Like I always say, an engagement ring is nothing more than divorce insurance that your wife will cash in the second she has sex with your best friend. Best thing for guys in America is to NEVER get married. Why buy the cow when you can get the milk for free? Even more when once you marry the woman she actually becomes the cow within a few years.

I was saving my ring after we divorced I didn’t know why just didn’t want to get rid of it. Then I decided I would make a necklace for my daughter with the diamond when she was older. However I never really put thought into how about getting rid of it and letting go correlate. Anyhow I ended up getting robbed of everything I own pretty much and that was one of the items because I did not have a safe box. Lesson learned in so many ways. But I am actually not sad about it now because when my daughter gets older I will make her, her own diamond necklace for graduation that has no ties to a broken marriage.

It’s a shame. I’m sorry you couldn’t give it to your daughter. The necklace is a lovely idea but the original ring itself would’ve been even better.

I’m in that situation currently. I was separated for four years out of our marriage, and now our divorce has been final for 2+ years. I wanted to save the ring for my daughter, but now look at it as a curse. The marriage that I had with her father, I’d never dream of passing it along to her. Now I want to get it out of my house and hopefully find some peace here as well with it gone.

My marriage ended about a year ago, divorced 10 months. I just decide what I am going to go with my engagement ring.
It is a single 1/2 cts with two 1/4 cta on either side. I and Turing the 1/4 cts into earnings and replacing them with the birth stone of each of my kids.
Can’t wait to find the right jewelry to do the work.

2 years after my divorce I trying to decide what to do with my wedding rings. The more I thought about it them more I kept hearing my mother say a woman should never waste a good diamond. I took the wedding set to a trustworthy and reliable jeweler and he sketched out a necklace using the diamonds. It turned out beautiful and I can pass the diamonds down to my daughter with a story behind it.

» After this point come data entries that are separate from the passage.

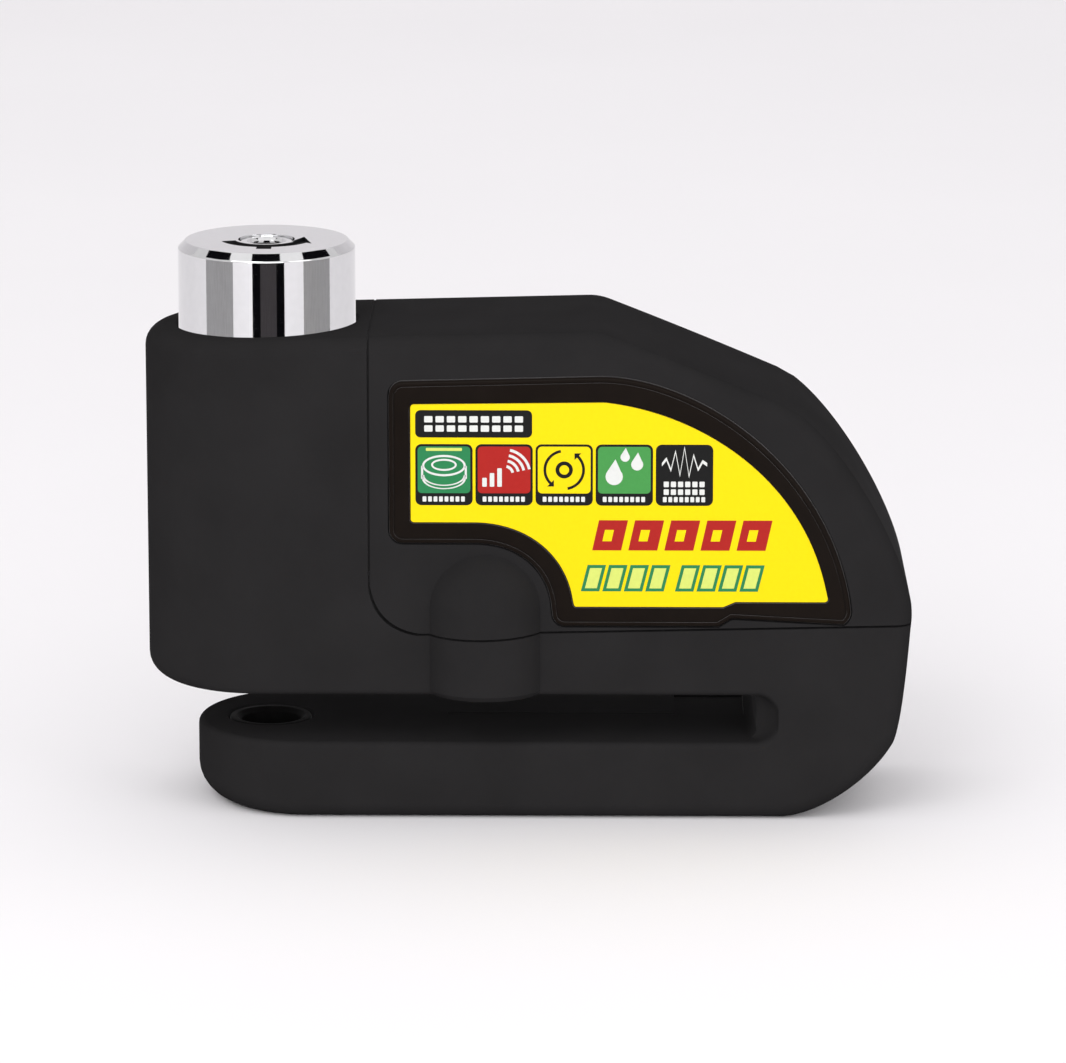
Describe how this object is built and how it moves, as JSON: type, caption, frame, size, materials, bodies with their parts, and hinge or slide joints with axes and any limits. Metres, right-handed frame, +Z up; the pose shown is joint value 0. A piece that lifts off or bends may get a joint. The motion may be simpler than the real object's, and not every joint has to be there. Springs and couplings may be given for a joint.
{
  "type": "brake disc lock",
  "caption": "Push-to-lock motorcycle brake disc lock with a chrome push cylinder, an open disc slot and a built-in alarm module.",
  "frame": {"origin": "under the middle of the bounding box, on the flat underside that the lock stands on", "axes": "+X along the lock from the jaw's open end to the alarm end, +Y from the label side to the siren side, +Z up"},
  "size_m": [0.103, 0.0342, 0.0764],
  "materials": {
    "black_paint": "satin",
    "chrome": "polished",
    "steel": "satin",
    "brass": "satin",
    "rubber": "matte",
    "bezel_plastic": "satin",
    "grey_plastic": "matte",
    "label_print": "satin",
    "board_resin": "satin",
    "ceramic": "matte",
    "copper": "satin",
    "red_wire": "satin",
    "black_wire": "satin"
  },
  "bodies": {
    "frame": {"lock_body": "black_paint", "alarm_housing": "black_paint", "label_bezel": "bezel_plastic", "label_sheet": "label_print", "housing_gasket": "rubber", "housing_screw_front": "steel", "housing_screw_rear": "steel", "threaded_insert_front": "brass", "threaded_insert_rear": "brass", "pin_bushing": "steel", "jaw_bushing": "steel", "barrel_seal": "rubber", "guide_screw": "steel", "return_spring": "steel", "module_chassis": "grey_plastic", "circuit_board": "board_resin", "board_screw_left": "steel", "board_screw_right": "steel", "controller_chip": "bezel_plastic", "shock_sensor": "steel", "reed_sensor": "ceramic", "step_up_coil": "copper", "capacitor": "bezel_plastic", "battery_sleeve": "grey_plastic", "battery_cap": "grey_plastic", "battery_spring": "steel", "battery_plate": "steel", "button_cell_1": "steel", "button_cell_2": "steel", "button_cell_3": "steel", "button_cell_4": "steel", "button_cell_5": "steel", "button_cell_6": "steel", "siren_cup": "bezel_plastic", "siren_diaphragm": "brass", "piezo_ceramic": "ceramic", "siren_mesh": "steel", "battery_wire_positive": "red_wire", "battery_wire_negative": "black_wire", "siren_wire_positive": "red_wire", "siren_wire_negative": "black_wire"},
    "push_cylinder": {"push_sleeve": "chrome", "cylinder_shell": "brass", "shell_pin": "steel", "pin_carrier": "steel", "lock_pin": "chrome", "carrier_pin": "steel", "switch_magnet": "steel"},
    "lock_core": {"core_plug": "chrome", "wafer_1": "brass", "wafer_2": "brass", "wafer_3": "brass", "wafer_4": "brass", "wafer_5": "brass", "core_clip": "steel", "cam_disc": "steel"},
    "latch": {"latch_bolt": "steel"}
  },
  "joints": [
    {"name": "plunger_press", "type": "slide", "parent": "frame", "child": "push_cylinder", "axis": [0, 0, -1], "range_m": [0, 0.011], "stiffness_N_per_m": 400, "springref_m": -0.012, "deforming": ["return_spring"]},
    {"name": "core_turn", "type": "hinge", "parent": "push_cylinder", "child": "lock_core", "pos_m": [-0.0351, 0.0021, 0.066], "axis": [0, 0, 1], "range_deg": [-90, 0]},
    {"name": "latch_slide", "type": "slide", "parent": "push_cylinder", "child": "latch", "axis": [-1, 0, 0], "range_m": [0, 0.0024]}
  ],
  "couplings": [
    {"joint": "core_turn", "follows": "latch_slide", "rad_per_m": -654.49}
  ]
}
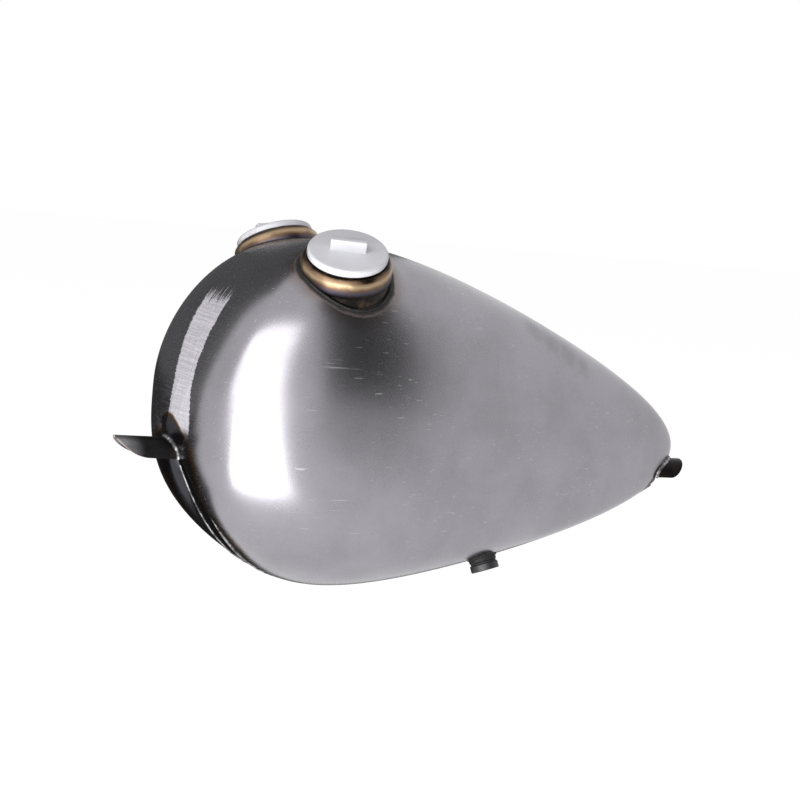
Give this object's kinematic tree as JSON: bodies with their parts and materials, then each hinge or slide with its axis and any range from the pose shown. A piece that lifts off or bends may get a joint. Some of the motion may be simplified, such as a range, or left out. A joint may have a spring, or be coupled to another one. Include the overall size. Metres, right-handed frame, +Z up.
{
  "type": "motorcycle fuel tank",
  "caption": "Teardrop sheet-steel motorcycle fuel tank in raw metal, with splayed filler necks, screw plugs, a backbone tunnel, saddle tabs and a petcock outlet.",
  "frame": {"origin": "on the axis of the frame's backbone tube, under the front edge of the tunnel's crown", "axes": "+X runs rearward along the backbone tube, +Y to the rider's right, +Z up"},
  "size_m": [0.557, 0.2448, 0.3145],
  "materials": {
    "raw_steel": "satin raw sheet steel with grinding marks, grey stains and heat tint along the welds",
    "dark_steel": "rolled steel plate, dull grey to black near the welds",
    "heat_tinted_steel": "satin steel tinted bronze, blue and black by the weld's heat",
    "weld_bead": "lumpy weld metal, half shiny and half scaled",
    "soot": "matt black scale and soot",
    "white_plastic": "glossy white moulded plastic",
    "black_plastic": "black moulded plastic",
    "black_rubber": "black rubber"
  },
  "bodies": {
    "tank": {"left_shell": "raw_steel", "right_shell": "raw_steel", "tunnel": "dark_steel", "front_tab": "dark_steel", "rear_tab": "dark_steel", "left_neck_ring": "heat_tinted_steel", "right_neck_ring": "heat_tinted_steel", "left_neck_insert": "heat_tinted_steel", "right_neck_insert": "heat_tinted_steel", "petcock_bung": "soot", "centre_seam_weld": "weld_bead", "left_seam_weld": "weld_bead", "right_seam_weld": "weld_bead", "front_tab_weld": "weld_bead", "rear_tab_weld": "weld_bead", "left_neck_weld": "soot", "right_neck_weld": "soot", "petcock_weld": "soot"},
    "left_seal": {"left_cap_gasket": "black_rubber"},
    "left_plug": {"left_cap": "white_plastic"},
    "right_seal": {"right_cap_gasket": "black_rubber"},
    "right_plug": {"right_cap": "white_plastic"},
    "outlet_plug": {"petcock_plug": "black_plastic", "petcock_o_ring": "black_rubber"}
  },
  "joints": [
    {"name": "left_cap_lift", "type": "slide", "parent": "tank", "child": "left_seal", "axis": [-0.1547, -0.454, 0.8775], "range_m": [0, 0.012]},
    {"name": "left_cap_turn", "type": "hinge", "parent": "left_seal", "child": "left_plug", "pos_m": [0.11638, -0.08627, 0.1875], "axis": [-0.1547, -0.454, 0.8775], "range_deg": [0, 1440]},
    {"name": "right_cap_lift", "type": "slide", "parent": "tank", "child": "right_seal", "axis": [-0.1547, 0.454, 0.8775], "range_m": [0, 0.012]},
    {"name": "right_cap_turn", "type": "hinge", "parent": "right_seal", "child": "right_plug", "pos_m": [0.11638, 0.08627, 0.1875], "axis": [-0.1547, 0.454, 0.8775], "range_deg": [0, 1440]},
    {"name": "outlet_plug_pull", "type": "slide", "parent": "tank", "child": "outlet_plug", "axis": [0.2664, -0.2853, -0.9207], "range_m": [0, 0.012]}
  ],
  "couplings": [
    {"joint": "left_cap_lift", "follows": "left_cap_turn", "m_per_rad": 0.00047746},
    {"joint": "right_cap_lift", "follows": "right_cap_turn", "m_per_rad": 0.00047746}
  ]
}
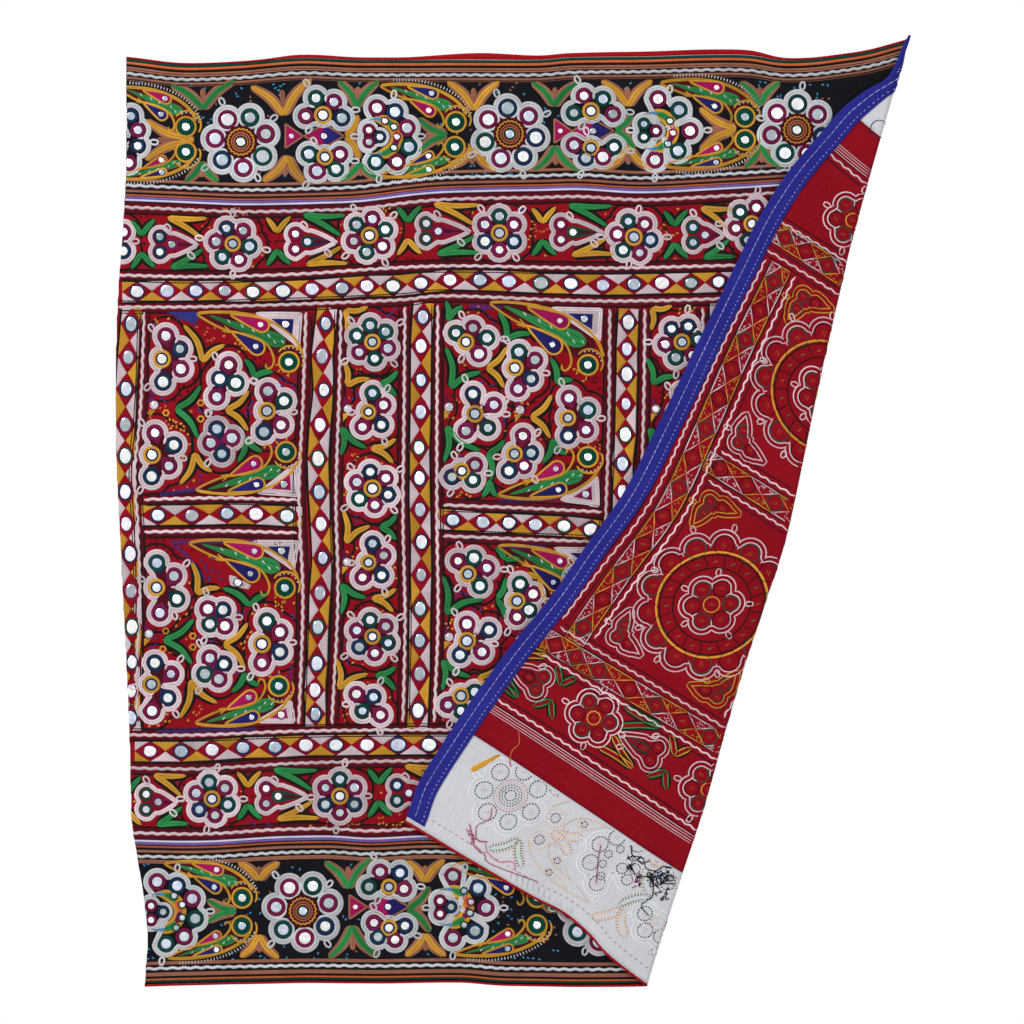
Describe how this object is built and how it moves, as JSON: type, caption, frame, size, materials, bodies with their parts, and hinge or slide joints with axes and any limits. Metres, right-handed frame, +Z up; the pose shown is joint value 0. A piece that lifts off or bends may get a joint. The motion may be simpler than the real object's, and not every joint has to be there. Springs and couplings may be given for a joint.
{
  "type": "embroidered wall hanging",
  "caption": "Mirror-work cotton wall hanging hung by its top edge, one side folded diagonally across the front to show the reverse.",
  "frame": {"origin": "middle of the top edge, where the hanging is held", "axes": "+Z up the cloth, +X to the right as seen from the front, the embroidered face towards -Y"},
  "size_m": [0.9949, 0.0207, 1.1894],
  "materials": {
    "crimson_cotton": "plain woven crimson cotton, densely chain-stitched on the face",
    "black_cotton": "black satin-faced cotton under chain-stitch embroidery",
    "white_calico": "unbleached white calico with the thread ends of the embroidery",
    "red_cotton": "folded red cotton edging",
    "violet_cord": "twisted violet and white cotton cord",
    "blue_cotton": "royal blue cotton facing with two rows of white machine stitching",
    "embroidery_thread": "soft mercerised cotton chain stitch in many colours",
    "mirror_discs": "small hand-cut silvered glass discs"
  },
  "bodies": {
    "root": {"field": "crimson_cotton", "top_border": "black_cotton", "bottom_border": "black_cotton", "top_backing": "white_calico", "bottom_backing": "white_calico", "top_edging": "red_cotton", "bottom_edging": "red_cotton", "top_seam_cord": "violet_cord", "bottom_seam_cord": "violet_cord", "side_binding": "blue_cotton"}
  },
  "joints": []
}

My engagement ring is beautiful and I miss wearing it. It’s been in my safety deposit box for a couple years now. With the trend of black diamonds and chocolate diamonds I decided to switch out the one carat center piece. I wear it on my right hand and it is stunning. I am very happy. I joke that it’s black like my heart. I may turn the original diamond into a necklace or save it for one of my kids.

I believe if the husband is the one who wanted the divorce then the wife should keep it. Then do what she wants with it.
But if the wife wants the divorce then she should give the ring back to the husband. I don’t see the wedding ring as a gift. I see it as a symbol of love, a way to show your commitment to loving each other “til death do us part”.
If you don’t want your husband, why do you want the ring he gave you? You end the marriage, return the ring.

I think it depends a great deal on why the marriage is ending and the general character/spirit of the marriage… Not just who files for the divorce.

Also, I see the wedding band as the symbol you described…. The engagement ring is kind of like a deposit or a warranty on a future together. Giver breaks the relationship/the future and loses the deposit. Recipient breaks the relationship/future and has to refund the deposit. Wedding bands, unless family heirlooms, should be kept by their respective parties to do with them as they wish.

I have been divorced for 14 years. My engagement and wedding ring are in a safe deposit box at the bank. My thought was always to give the engagement diamond to my oldest son and my diamond wedding band to my youngest son so they could use what they wanted to create the rings for their future wife. You have an interesting take on rings (one I can see and understand) -I never looked at my rings as carrying the “bad” that caused our divorce—always knew my kids were born out of love and associate rings with the good that once was. My sons are 20 and 19. I have no regrets in life. I would do it all the same way just to have my kids! I guess by the time my divorce was finalized I was content with knowing I gave my marriage my all and there was nothing I could do to save it (you can’t make someone want to stay when they want to go). I never looked back after divorce. Took me years before I ever thought of dating someone but I have been happily involved with someone for the past 7 years. My rings symbolize the good in my ex that produced my sons….not the bad in my ex that ended our marriage. Just my take on things—doesn’t make me right or wrong…just the way I choose to view it. Thank you for sharing your story on rings.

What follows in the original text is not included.